At a slump in his writing career and feeling dwarfed by his charismatic‚ successful boss Sir Henry Irving‚ Bram Stoker returns to London from a business trip in the summer of 1888 determined to turn his life around.
One night after a performance‚ Stoker takes a stroll through the streets of Whitechapel--an impoverished district of London known for the its many "bang-tails‚" or prostitutes‚ as well as its police and the citizenry crowding its shadowy alleys--when he thinks he recognizes an acquaintance‚ a hack-job American "doctor" named Francis Tumbelty. But that same evening in Whitechapel the crime spree of the century begins--Jack the Ripper kills his first victim‚ a local prostitute. To clear his own name Stoker enlists some of his illustrious friends‚ including Walt Whitman‚ Lady Jane Wilde (mother of Oscar)‚ and the million-copy-selling Victorian novelist Sir Thomas Henry Hall Caine.

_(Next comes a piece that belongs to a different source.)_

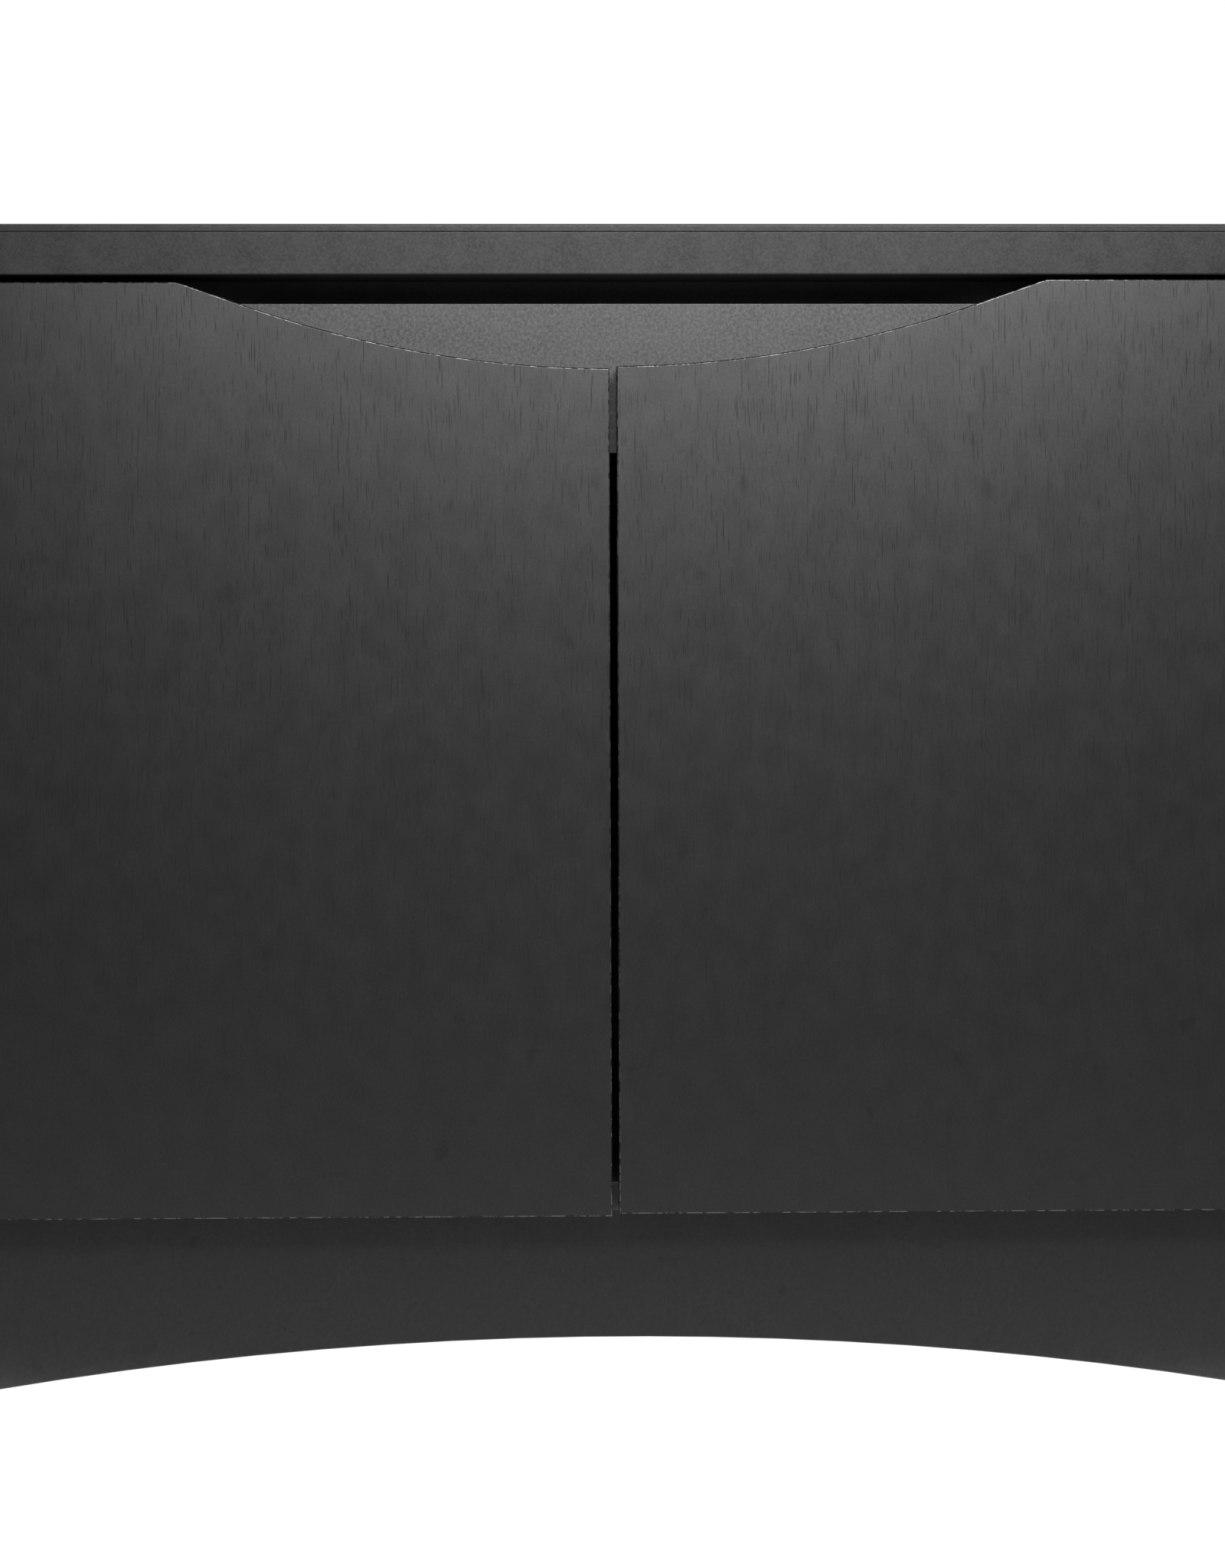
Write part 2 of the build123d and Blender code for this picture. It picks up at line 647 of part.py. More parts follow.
# --- Concealed hinges --------------------------------------------------------------------
def profile_plane(side, level):
    """Plane of a hinge's side view: x inward from the door's edge, y forward."""
    return Plane(origin=(side * DOOR_OUTER, DOOR_BACK, level), x_dir=(-side, 0, 0), z_dir=(0, 0, side))


def wall_plane(side, level, inward):
    """Plane parallel to the side panel: x forward from the door's back, normal inward."""
    origin = (side * (DOOR_OUTER - inward), DOOR_BACK, level)
    return Plane(origin=origin, x_dir=(0, -1, 0), z_dir=(-side, 0, 0))


def cup_plane(side, level, forward):
    """Plane parallel to the door's back face, centred on the cup, normal forward."""
    origin = (side * (DOOR_OUTER - CUP_CENTRE), DOOR_BACK - forward, level)
    return Plane(origin=origin, x_dir=(-side, 0, 0), z_dir=(0, -1, 0))


LINK_ANGLE = degrees(atan2(ARM_PIN[1] - CUP_PIN[1], ARM_PIN[0] - CUP_PIN[0]))
LINK_LENGTH = hypot(ARM_PIN[0] - CUP_PIN[0], ARM_PIN[1] - CUP_PIN[1])
LINK_MIDDLE = ((ARM_PIN[0] + CUP_PIN[0]) / 2, (ARM_PIN[1] + CUP_PIN[1]) / 2)
HOLLOW_MARGIN = 10.0
CUP_INNER = CUP_RADIUS - CUP_FIT - CUP_WALL

for side_name, side in SIDES.items():
    drop = door_drop(side)
    levels = {place: height - drop for place, height in HINGE_HEIGHTS.items()}
    for place, level in levels.items():
        with BuildPart() as plate:
            with BuildSketch(wall_plane(side, HINGE_HEIGHTS[place], SIDE_FACE)):
                with Locations((-PLATE_SCREW_BACK, 0)):
                    RectangleRounded(PLATE_WIDTH, PLATE_LENGTH, PLATE_CORNER)
                with Locations(
                    (-PLATE_SCREW_BACK, -PLATE_SCREW_SPREAD),
                    (-PLATE_SCREW_BACK, PLATE_SCREW_SPREAD),
                ):
                    Circle(PLATE_SCREW[0], mode=Mode.SUBTRACT)
            extrude(amount=PLATE_THICK)
            with BuildSketch(wall_plane(side, level, SIDE_FACE)):
                with Locations((-(ARM_REACH + RIDGE_START) / 2, 0)):
                    Rectangle(ARM_REACH - RIDGE_START, 2 * RIDGE_HALF)
            extrude(amount=ARM_LOW - SIDE_FACE)
            with BuildSketch(wall_plane(side, level, SIDE_FACE)):
                with Locations((-ARM_SCREW_BACK, 0)):
                    Circle(ARM_SCREW[0])
            extrude(amount=ARM_LOW - SIDE_FACE, mode=Mode.SUBTRACT)
        save(plate, f"hinge_plate_{side_name}_{place}")

        with BuildPart() as arm:
            with BuildSketch(profile_plane(side, level)):
                with BuildLine():
                    Polyline(
                        (ARM_PIN[0] - ARM_NOSE, ARM_PIN[1]),
                        (ARM_PIN[0] - ARM_NOSE, -ARM_NECK),
                        (ARM_LOW, -ARM_HEEL),
                        (ARM_LOW, -ARM_REACH),
                        (ARM_HIGH, -ARM_REACH),
                        (ARM_HIGH, ARM_PIN[1]),
                    )
                    ThreePointArc(
                        (ARM_HIGH, ARM_PIN[1]),
                        (ARM_PIN[0], ARM_PIN[1] + ARM_NOSE),
                        (ARM_PIN[0] - ARM_NOSE, ARM_PIN[1]),
                    )
                make_face()
            extrude(amount=ARM_HALF_WIDTH, both=True)
            with BuildSketch(profile_plane(side, level)):
                with Locations((ARM_HIGH - ARM_WALL, 0)):
                    Rectangle(
                        ARM_HIGH,
                        2 * (ARM_REACH + HOLLOW_MARGIN),
                        align=(Align.MAX, Align.CENTER),
                    )
                with Locations((ARM_HIGH, sum(ARM_WINDOW) / 2)):
                    Rectangle(4 * ARM_WALL, ARM_WINDOW[1] - ARM_WINDOW[0])
            extrude(amount=ARM_HALF_WIDTH - ARM_WALL, both=True, mode=Mode.SUBTRACT)
            with BuildSketch(profile_plane(side, level)):
                with Locations(ARM_PIN):
                    Circle(PIN_RADIUS)
            extrude(amount=ARM_HALF_WIDTH, both=True, mode=Mode.SUBTRACT)
            with BuildSketch(wall_plane(side, level, ARM_LOW)):
                with Locations((-ARM_SCREW_BACK, 0)):
                    Circle(ARM_SCREW[0])
            extrude(amount=ARM_HIGH - ARM_LOW, mode=Mode.SUBTRACT)
        save(arm, f"hinge_arm_{side_name}_{place}")

        with BuildPart() as link:
            with BuildSketch(profile_plane(side, level)):
                with Locations(Location((*LINK_MIDDLE, 0), (0, 0, LINK_ANGLE))):
                    Rectangle(LINK_LENGTH, LINK_THICK)
                with Locations(CUP_PIN, ARM_PIN):
                    Circle(KNUCKLE_RADIUS)
                with Locations(CUP_PIN, ARM_PIN):
                    Circle(PIN_RADIUS + PIN_CLEARANCE, mode=Mode.SUBTRACT)
            extrude(amount=LINK_HALF_WIDTH, both=True)
        save(link, f"hinge_link_{side_name}_{place}")

        with BuildPart() as cup:
            with BuildSketch(cup_plane(side, level, -CUP_FLANGE)):
                Circle(CUP_RADIUS + CUP_LIP)
                with Locations((CUP_SCREW_BACK, 0)):
                    RectangleRounded(CUP_EAR_WIDTH, CUP_EAR_LENGTH, CUP_EAR_CORNER)
            extrude(amount=CUP_FLANGE)
            with BuildSketch(cup_plane(side, level, 0)):
                Circle(CUP_RADIUS - CUP_FIT)
            extrude(amount=CUP_DEPTH - CUP_FIT)
            with BuildSketch(cup_plane(side, level, -CUP_FLANGE)):
                Circle(CUP_INNER)
            extrude(amount=CUP_DEPTH + CUP_FLANGE - CUP_WALL, mode=Mode.SUBTRACT)
            with BuildSketch(cup_plane(side, level, -CUP_FLANGE)):
                with Locations((CUP_SCREW_BACK, -CUP_SCREW_SPREAD), (CUP_SCREW_BACK, CUP_SCREW_SPREAD)):
                    Circle(CUP_SCREW[0])
                with Locations((sum(CUP_NOTCH) / 2 - CUP_CENTRE, 0)):
                    Rectangle(CUP_NOTCH[1] - CUP_NOTCH[0], CUP_NOTCH_WIDTH)
            extrude(amount=CUP_FLANGE, mode=Mode.SUBTRACT)
        save(cup, f"hinge_cup_{side_name}_{place}")

    with BuildPart() as arm_pins:
        for level in levels.values():
            with BuildSketch(profile_plane(side, level)):
                with Locations(ARM_PIN):
                    Circle(PIN_RADIUS)
            extrude(amount=ARM_HALF_WIDTH, both=True)
    save(arm_pins, f"hinge_arm_pins_{side_name}")

    with BuildPart() as cup_pins:
        pin_reach = CUP_CENTRE - CUP_PIN[0] + PIN_RADIUS
        pin_half = sqrt(CUP_INNER**2 - pin_reach**2) - CUP_FIT
        for level in levels.values():
            with BuildSketch(profile_plane(side, level)):
                with Locations(CUP_PIN):
                    Circle(PIN_RADIUS)
            extrude(amount=pin_half, both=True)
    save(cup_pins, f"hinge_cup_pins_{side_name}")

    with BuildPart() as cup_screws:
        cup_seats = [
            (side * (DOOR_OUTER - CUP_CENTRE - CUP_SCREW_BACK), DOOR_BACK + CUP_FLANGE, level + spread)
            for level in levels.values()
            for spread in (-CUP_SCREW_SPREAD, CUP_SCREW_SPREAD)
        ]
        screws(cup_seats, (0, 1, 0), CUP_SCREW)
    save(cup_screws, f"hinge_cup_screws_{side_name}")

with BuildPart() as plate_screws:
    for side in SIDES.values():
        plate_seats = [(x - side * PLATE_THICK, y, z) for x, y, z in PLATE_SCREW_SPOTS[side]]
        screws(plate_seats, (-side, 0, 0), PLATE_SCREW)
save(plate_screws, "hinge_plate_screws")

with BuildPart() as arm_screws:
    for side in SIDES.values():
        arm_seats = [
            (side * (DOOR_OUTER - ARM_HIGH), DOOR_BACK + ARM_SCREW_BACK, height - door_drop(side))
            for height in HINGE_HEIGHTS.values()
        ]
        screws(arm_seats, (-side, 0, 0), ARM_SCREW)
save(arm_screws, "hinge_arm_screws")
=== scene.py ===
"""Aquarium stand cabinet in a plain studio: materials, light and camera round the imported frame."""
import json
import math

import bpy
from mathutils import Matrix, Vector


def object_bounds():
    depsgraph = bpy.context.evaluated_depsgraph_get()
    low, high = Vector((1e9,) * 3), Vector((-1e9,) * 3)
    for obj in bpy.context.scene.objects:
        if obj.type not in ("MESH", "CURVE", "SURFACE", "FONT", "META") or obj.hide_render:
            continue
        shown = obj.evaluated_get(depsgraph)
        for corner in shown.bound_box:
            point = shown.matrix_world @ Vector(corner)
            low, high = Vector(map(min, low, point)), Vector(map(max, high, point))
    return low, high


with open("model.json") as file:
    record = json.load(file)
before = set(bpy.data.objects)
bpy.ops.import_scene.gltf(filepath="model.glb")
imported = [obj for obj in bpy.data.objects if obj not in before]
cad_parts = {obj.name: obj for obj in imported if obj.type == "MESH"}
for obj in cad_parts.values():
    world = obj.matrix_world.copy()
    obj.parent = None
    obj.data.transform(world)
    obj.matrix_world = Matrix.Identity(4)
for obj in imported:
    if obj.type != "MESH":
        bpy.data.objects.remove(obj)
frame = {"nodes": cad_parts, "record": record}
cad_low, cad_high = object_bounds()

FRONT_Y = cad_low.y
HEIGHT = cad_high.z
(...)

When they discover that the murder weapon is a bowie knife‚ Stoker no longer doubts that the elusive American surgeon he saw weeks ago is the very same man terrorizing and taunting London as Jack the Ripper.
Trouncing from Manhattan to London's West End and Whitechapel‚ from Dublin to a ritualistic denouement in Edinburgh‚ this sweeping‚ magnificent novel is a suspenseful trip into the heart of literature and history‚ as Stoker goes on the "true" adventure that will inspire him to write Dracula.